Like almost all of the projects funded by the EU over the last 15 or so years, these two projects contained partners from a number (eight) of countries across the EU, and from one of the countries seeking accession, the Czech Republic. From my own experience over 9 years with ECOCRAFT, such projects have been remarkably successful through the 1990s in generating exchanges of ideas and technology that today gives us a vibrant European Science Community. Ecological science, soil and forest science, physiological ecology, forest meteorology and hydrology, ecological and forest modelling, and applications of remote sensing have all benefited through EU-funding support. How this legacy will now continue to develop in Framework 6 is a question currently under much discussion. The direct successor to these two projects has been the FORCAST project, one of nine projects in the CARBONEUROPE cluster of projects.
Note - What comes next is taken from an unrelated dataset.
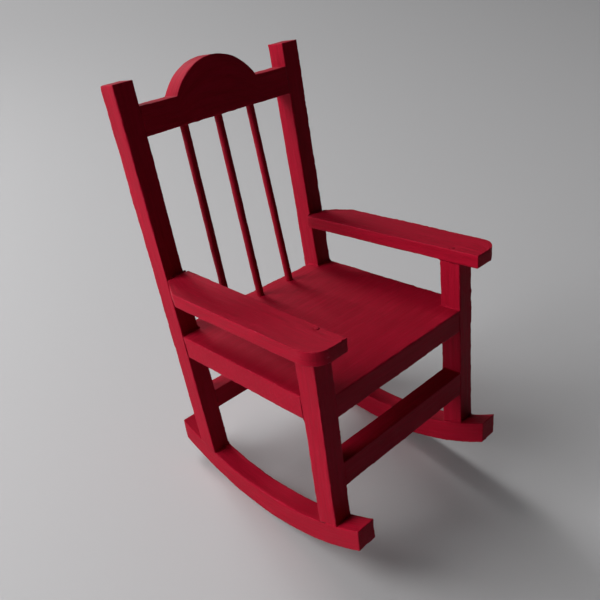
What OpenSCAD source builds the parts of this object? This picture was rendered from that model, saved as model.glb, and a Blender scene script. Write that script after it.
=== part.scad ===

Will such clusters continue or be completely replaced by fully integrated projects; will future funding come through a European Funding Council; and will there be closer integration with national funding councils? The fundamental truth that emerges from these projects is that continuity is all important in ecological research. Within ecological systems, observations and, particularly, experiments that are designed to provide answers that both enhance science and inform policy must be carried through over periods of more than 3 years. The continuity provided by successive funding tranches in these and other programmes has enabled this. Long may this continue!